Law enforcement agencies in both states have worked hard to address the problem, and their efforts have met with considerable success. Many “pill mills” where addicts could get the drug of their choice have been shut down, and more drug dealers are off the streets and facing prison time.

Unfortunately, a lack of supply creates a new demand. Addicts abusing hydrocodone and oxycodone still need to feed their terrible cravings, so they turn to other controlled substances for relief. The new drug they are turning to is heroin.

Heroin overdose deaths in West Virginia have jumped from 34 statewide in 2010 to 67 in 2012, according to West Virginia State Police Sgt. J.S. McCarty, who also serves as the coordinator of the Southern Regional Drug and Violent Crime Task Force. The 2013 statistics are expected to be even higher when they are released.

Virginia is also seeing an increase in heroin cases. Much of the drug coming into both states is from outside sources such as Detroit, Columbus or Pittsburgh.

Investigators in both West Virginia and Virginia are working hard to address this new threat in the ongoing effort to stop the illegal use of controlled substances and the crimes they help fuel. Addicts often steal from their own families and commit offenses ranging from forgery and uttering to burglary in order to get the money needed to finance their drug habits.

One thing the authorities are trying to do is educate the public about the dangers of heroin. Since late 2013, the West Virginia State Police has tried to conduct training for public school teachers. McCarty said that current national statistics suggest that the average age when a child will come into contact with an illegal substance is 11.

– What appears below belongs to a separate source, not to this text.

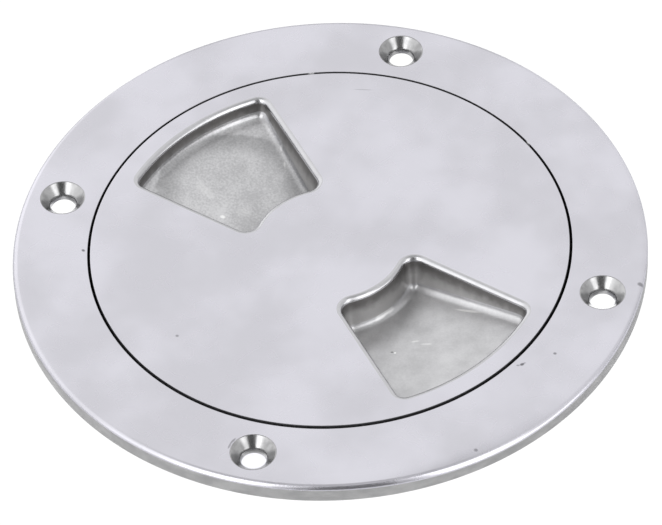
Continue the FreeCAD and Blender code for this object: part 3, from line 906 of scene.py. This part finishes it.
def roughen(tree, shader, height, depth):
    """Raise the surface by a height from 0 to 1 times a depth in millimetres."""
    bump = add_node(tree, "ShaderNodeBump", {"Height": height, "Distance": depth * MM})
    tree.links.new(bump.outputs[0], shader.inputs["Normal"])


def polished_cast_stainless():
    """Cast stainless steel, ground and buffed: bright and even, with faint lilac clouds where
    the buff ran dry, a few sand pits of the casting, and a softer shine in the clouds."""
    material, tree, shader, place = new_metal("polished_cast_stainless", 0.27)
    clouds = noise(tree, place, 26, 3.0)
    colour = tint(tree, spread(tree, clouds, 0.35, 0.65, 0, 1), "#D0CFD6", "#DCDBE3")
    kept = add_marks(tree, place, TOP_MARKS)
    tree.links.new(darkened(tree, colour, kept), shader.inputs["Base Color"])
    shine = spread(tree, noise(tree, place, 9), 0.3, 0.7, 0.23, 0.31)
    tree.links.new(shine, shader.inputs["Roughness"])
    roughen(tree, shader, noise(tree, place, 7), 0.004)
    return material


def bright_stainless():
    """Stainless steel buffed over the pockets' lips: bright, with lines 0.3 mm apart that lie
    level."""
    material, tree, shader, place = new_metal("bright_cut_stainless", 0.26)
    patches = noise(tree, place, 2.5, stretch=(1, 1, 0.5))
    colour = tint(tree, patches, "#C3C3C6", "#D2D2D5")
    tree.links.new(colour, shader.inputs["Base Color"])
    rings = add_node(tree, "ShaderNodeTexWave", {
        "Vector": place, "Scale": 1 / (0.3 * MM) / 20, "Distortion": 1.5, "Detail": 1.0,
    }, bands_direction="Z").outputs["Fac"]
    roughen(tree, shader, rings, 0.0015)
    return material


def countersunk_stainless():
    """Stainless steel cut by a countersink: a darker, harder shine than the buffed faces, with
    chatter in rings 0.4 mm apart, a dull patch here and there, and painted shade on the drilled wall."""
    material, tree, shader, place = new_metal("countersunk_stainless", 0.22)
    patches = spread(tree, noise(tree, place, 2.2, 3.0, (1, 1, 0.4)), 0.3, 0.7, 0, 1)
    colour = tint(tree, patches, "#9E9E9F", "#BABABB")
    height = part_of(tree, place, "Z")
    # Painted shade: the drilled wall below the cone's foot keeps little more than half the light.
    kept = spread(tree, height, (CONE_FOOT - 0.3) * MM, (CONE_FOOT + 0.1) * MM, 0.55, 1.0)
    tree.links.new(darkened(tree, colour, kept), shader.inputs["Base Color"])
    rings = add_node(tree, "ShaderNodeTexWave", {
        "Vector": place, "Scale": 1 / (0.4 * MM) / 20, "Distortion": 2.0, "Detail": 1.0,
    }, bands_direction="Z").outputs["Fac"]
    roughen(tree, shader, rings, 0.003)
    return material


def ground_stainless():
    """The rim's upright side, ground and not buffed: an even grey with faint cloudy patches."""
    material, tree, shader, place = new_metal("ground_stainless", 0.36)
    patches = spread(tree, noise(tree, place, 5, 4.0, (1, 1, 2)), 0.3, 0.7, 0, 1)
    tree.links.new(tint(tree, patches, "#ADADAD", "#C1C1C0"), shader.inputs["Base Color"])
    roughen(tree, shader, noise(tree, place, 0.6, 3.0), 0.01)
    return material


def blasted_side_painted_shade():
    """The upright sides of the pockets, cast and blasted: grey, with painted shade in a ragged band
    under the lip and a painted reflection of the bright bed that lightens them towards the bed."""
    material, tree, shader, place = new_metal("blasted_pocket_side", 0.5)
    height = part_of(tree, place, "Z")
    waver = worked_out(tree, "MULTIPLY_ADD", noise(tree, place, 2.2, 3.0), 2.4 * MM, height)
    # Painted shade and painted reflection: dark up under the lip, light down by the bed.
    down = spread(tree, waver, (LID_TOP - 4.2) * MM, (LID_TOP - 0.4) * MM, 1, 0)
    colour = tint(tree, down, "#7B7978", "#BFBEBD")
    tree.links.new(colour, shader.inputs["Base Color"])
    roughen(tree, shader, noise(tree, place, 0.8, 3.0), 0.03)
    return material


# Where one bed's look passes into the other's, along X in metres, under the solid middle.
BETWEEN_BEDS = (-5 * MM, 5 * MM)


def blasted_bed_painted_light():
    """The beds of the pockets, cast and blasted with grit: softly mottled and grainier on the left
    one, with painted highlights, painted shade in an arc band and patches, and towards the deep end."""
    material, tree, shader, place = new_metal("blasted_pocket_bed", 0.37)
    beside = part_of(tree, place, "X")
    strength = spread(tree, beside, *BETWEEN_BEDS, 0.9, 0.25)
    grain = worked_out(tree, "MULTIPLY", strength, noise(tree, place, 0.5, 2.0))
    mottle = worked_out(tree, "MULTIPLY_ADD", noise(tree, place, 6.0, 5.0), 0.8, grain)
    middle = spread(tree, beside, *BETWEEN_BEDS, 0.85, 0.53)
    share = worked_out(tree, "SUBTRACT", mottle, middle)
    colour = tint(tree, spread(tree, share, -0.28, 0.28, 0, 1), "#BEBEC0", "#DADADC")
    # Painted highlights: the base colour turns white at the listed glints.
    colour = tint(tree, add_marks(tree, place, BED_PAINTED_GLINTS), "#FFFFFF", colour)
    # Painted shade: the bed darkens towards the lid's middle, where the pocket is deepest.
    deep_end_painted_shade = spread(tree, from_axis(tree, place), 19 * MM, 30 * MM, 0.86, 1.0)
    # Darker at the listed marks, and painted shade in the arc band.
    kept = worked_out(tree, "MULTIPLY", add_marks(tree, place, BED_MARKS), add_painted_shade_band(tree, place))
    kept = worked_out(tree, "MULTIPLY", kept, deep_end_painted_shade)
    tree.links.new(darkened(tree, colour, kept), shader.inputs["Base Color"])
    coarse, fine = noise(tree, place, 2.5), noise(tree, place, 0.6, 3.0)
    roughen(tree, shader, worked_out(tree, "MULTIPLY_ADD", coarse, 1.2, fine), 0.016)
    return material


def turned_stainless():
    """Stainless steel off the lathe: tool lines 0.4 mm apart round the axis."""
    material, tree, shader, place = new_metal("turned_stainless", 0.28)
    colour = tint(tree, noise(tree, place, 12), "#BEBEC2", "#CECED2")
    tree.links.new(colour, shader.inputs["Base Color"])
    run = worked_out(tree, "ADD", from_axis(tree, place), part_of(tree, place, "Z"))
    phase = worked_out(tree, "MULTIPLY", run, 2 * math.pi / (0.4 * MM))
    roughen(tree, shader, worked_out(tree, "SINE", phase), 0.003)
    return material


def cast_stainless():
    """Stainless steel as cast, unground on the underside: dull, with a sandy grain of 0.8 mm
    and darker patches of scale."""
    material, tree, shader, place = new_metal("as_cast_stainless", 0.5)
    scale = spread(tree, noise(tree, place, 14, 4.0), 0.3, 0.7, 0, 1)
    tree.links.new(tint(tree, scale, "#9E9EA0", "#BCBCBE"), shader.inputs["Base Color"])
    roughen(tree, shader, noise(tree, place, 0.8, 4.0), 0.06)
    return material


# Where a nick in the edge bridges the dark gap: place and size in millimetres.
GAP_NICKS = [(-18.4, 51.4, 0.7, 0.5, 0, 0.0), (36.0, 41.3, 0.6, 0.5, 0, 0.0)]


def gap_painted_shade():
    """The two sides of the gap: painted shade, a black coat that stands in for the shade down in
    the gap, but for two small light grey spots at nicks that bridge it."""
    material, tree, shader, place = new_metal("grimed_stainless", 0.6)
    shader.inputs["Metallic"].default_value = 0.0
    # Painted shade: a black, non-metal coat stands in for the shade in the gap.
    dark_coat_tone = tint(tree, noise(tree, place, 4), "#242426", "#3A3A3D")
    colour = tint(tree, add_marks(tree, place, GAP_NICKS), "#D0D0D2", dark_coat_tone)
    tree.links.new(colour, shader.inputs["Base Color"])
    roughen(tree, shader, noise(tree, place, 0.6), 0.01)
    return material


def nitrile_rubber():
    """Black nitrile rubber, moulded: nearly matt, with a bloom of dust."""
    material = bpy.data.materials.new("nitrile_rubber")
    material.use_nodes = True
    tree = material.node_tree
    shader = tree.nodes["Principled BSDF"]
    place = add_node(tree, "ShaderNodeTexCoord").outputs["Object"]
    dust = spread(tree, noise(tree, place, 6, 3.0), 0.4, 0.8, 0, 1)
    tree.links.new(tint(tree, dust, "#151517", "#232326"), shader.inputs["Base Color"])
    shader.inputs["Roughness"].default_value = 0.55
    roughen(tree, shader, noise(tree, place, 0.5), 0.008)
    return material


# The camera of the photograph, worked out from its circles and holes: it looks at the cover's
# axis from this far and this high, turned and rolled a little, through a long lens.
CAMERA_DISTANCE = 1148.46
CAMERA_ELEVATION = 47.384
CAMERA_AZIMUTH = 17.594
CAMERA_ROLL = 3.158
CAMERA_ASIDE = 0.10
CAMERA_DOWN = 4.224
FOCAL_PIXELS = 5084.6
IMAGE_WIDTH = 662


def add_camera():
    """Set the camera where the photograph was taken from."""
    up_angle, round_angle = math.radians(CAMERA_ELEVATION), math.radians(CAMERA_AZIMUTH)
    right = np.array([math.cos(round_angle), math.sin(round_angle), 0])
    ahead = np.array([-math.sin(round_angle), math.cos(round_angle), 0])
    up = math.sin(up_angle) * ahead + [0, 0, math.cos(up_angle)]
    back = -math.cos(up_angle) * ahead + [0, 0, math.sin(up_angle)]
    place = CAMERA_DISTANCE * back + CAMERA_ASIDE * right - CAMERA_DOWN * up + [0, 0, LID_TOP]
    roll = math.radians(CAMERA_ROLL)
    across = math.cos(roll) * right - math.sin(roll) * up
    upright = math.sin(roll) * right + math.cos(roll) * up
    data = bpy.data.cameras.new("photo_camera")
    data.sensor_width = 36
    data.lens = FOCAL_PIXELS * data.sensor_width / IMAGE_WIDTH
    camera = bpy.data.objects.new("photo_camera", data)
    matrix = np.eye(4)
    matrix[:3, 0], matrix[:3, 1], matrix[:3, 2], matrix[:3, 3] = across, upright, back, place * MM
    camera.matrix_world = Matrix(matrix.tolist())
    bpy.context.scene.collection.objects.link(camera)
    bpy.context.scene.camera = camera


# The white table: half its side in metres, how its lamp fades from a strength in the middle to
# nothing between two distances from there, and how bright the camera sees the table.
TABLE_HALF_SIDE = 30.0
LAMP_STRENGTH = 1.3
LAMP_FADES = (64 * MM, 82 * MM)
TABLE_BRIGHTNESS = 1.05


def add_floor():
    """A white table under the cover, lit from below so that it leaves no shadow in the picture.

    Its lamp is under the middle: the light that the metal gets back from the table is strong
    under the cover and weak further out.
    """
    corners = [
        (x * TABLE_HALF_SIDE, y * TABLE_HALF_SIDE, COLLAR_FOOT * MM)
        for x, y in ((-1, -1), (1, -1), (1, 1), (-1, 1))
    ]
    mesh = bpy.data.meshes.new("white_table")
    mesh.from_pydata(corners, [], [(0, 1, 2, 3)])
    table = bpy.data.objects.new("white_table", mesh)
    bpy.context.scene.collection.objects.link(table)
    material = bpy.data.materials.new("white_table")
    material.use_nodes = True
    tree = material.node_tree
    shader = tree.nodes["Principled BSDF"]
    shader.inputs["Base Color"].default_value = linear("#E8E8EA")
    shader.inputs["Roughness"].default_value = 0.6
    place = add_node(tree, "ShaderNodeTexCoord").outputs["Object"]
    lamp = spread(tree, magnitude(tree, place), *LAMP_FADES, LAMP_STRENGTH, 0.0)
    shader.inputs["Emission Color"].default_value = (1, 1, 1, 1)
    tree.links.new(lamp, shader.inputs["Emission Strength"])
    path = add_node(tree, "ShaderNodeLightPath")
    glow = add_node(tree, "ShaderNodeEmission", {
        "Color": (1, 1, 1, 1), "Strength": TABLE_BRIGHTNESS
    })
    mixed = add_node(tree, "ShaderNodeMixShader", {
        0: path.outputs["Is Camera Ray"], 1: shader.outputs[0], 2: glow.outputs[0]
    })
    tree.links.new(mixed.outputs[0], tree.nodes["Material Output"].inputs["Surface"])
    mesh.materials.append(material)


# The studio's light by bearing from the camera's side, to the right, and by height above the
# horizon, all in degrees: each box's bearings, heights and brightness. Later boxes lie over
# earlier ones. The dome behind them brightens between two heights, from the horizon's to 1.
STUDIO_BOXES = [
    ((-200, 200), (68, 95), 0.55),
    ((-70, 75), (-10, 66), 0.35),
    ((-166, -116), (-4, 47), 1.3),
    ((116, 166), (-4, 47), 0.95),
    ((-118, -74), (2, 62), 1.2),
    ((-78, -52), (2, 62), 1.5),
    ((-52, -22), (4, 64), 2.7),
    ((54, 120), (16, 60), 0.8),
    ((30, 80), (0, 16), 2.2),
    ((28, 58), (0, 56), 2.3),
    ((-21, 27), (-10, 66), 0.14),
]
BOX_SOFTNESS = 4
DOME_FROM, DOME_FULL = 4, 38
HORIZON_BRIGHTNESS = 0.6


def between(tree, angle, edges):
    """1 where an angle lies between two edges in degrees, falling softly to 0 past each."""
    low, high = (np.radians([edge - BOX_SOFTNESS, edge + BOX_SOFTNESS]).tolist() for edge in edges)
    rise, fall = spread(tree, angle, *low, 0, 1), spread(tree, angle, *high, 1, 0)
    return worked_out(tree, "MULTIPLY", rise, fall)


def add_studio():
    """A soft studio all round: a bright dome over a pale horizon, light panels left and right
    of the camera and the dark gap between them where the camera stands."""
    world = bpy.data.worlds.new("studio")
    world.use_nodes = True
    bpy.context.scene.world = world
    tree = world.node_tree
    background = tree.nodes["Background"]
    background.inputs["Color"].default_value = (1, 1, 1, 1)
    look = add_node(tree, "ShaderNodeTexCoord").outputs["Generated"]
    round_angle = math.radians(CAMERA_AZIMUTH)
    right = (math.cos(round_angle), math.sin(round_angle), 0)
    nearer = (math.sin(round_angle), -math.cos(round_angle), 0)
    sideways, towards = (
        add_node(tree, "ShaderNodeVectorMath", {
            0: look, 1: axis
        }, operation="DOT_PRODUCT").outputs["Value"]
        for axis in (right, nearer)
    )
    bearing = worked_out(tree, "ARCTAN2", sideways, towards)
    height = worked_out(tree, "ARCSINE", part_of(tree, look, "Z"))
    dome = math.radians(DOME_FROM), math.radians(DOME_FULL)
    light = spread(tree, height, *dome, HORIZON_BRIGHTNESS, 1.0)
    for bearings, heights, brightness in STUDIO_BOXES:
        inside = worked_out(
            tree, "MULTIPLY", between(tree, bearing, bearings), between(tree, height, heights)
        )
        light = add_node(tree, "ShaderNodeMix", {
            "Factor": inside, "A": light, "B": brightness
        }, data_type="FLOAT").outputs["Result"]
    tree.links.new(light, background.inputs["Strength"])


def main():
    """Build the three pieces, tie each to its body, and set up the camera, table and light."""
    metals = [
        polished_cast_stainless(), bright_stainless(), blasted_side_painted_shade(), blasted_bed_painted_light(),
        turned_stainless(), cast_stainless(), gap_painted_shade(), countersunk_stainless(),
        ground_stainless(),
    ]
    ring = ring_piece(metals)
    lid = lid_piece(metals)
    seal = seal_piece(nitrile_rubber())
    for piece, body in ((ring, "ring"), (lid, "lid"), (seal, "o_ring")):
        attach(piece, body)
        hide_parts(body)
    add_camera()
    add_floor()
    add_studio()
    bpy.context.scene.view_settings.view_transform = "Standard"


main()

The public can help by continuing to support these efforts to educate children. Cooperating with police by supplying tips is another way to help. Many drug investigations begin when people notice how a house in their community is the scene of unusual activity such as vehicles arriving and departing both day and night.

The public can be the eyes and ears of their communities.

Heroin is a growing threat for West Virginia and Virginia, but it is a threat that can be addressed. With the public’s cooperation, area law enforcement agencies can combat this threat and keep another controlled substance from getting out of control.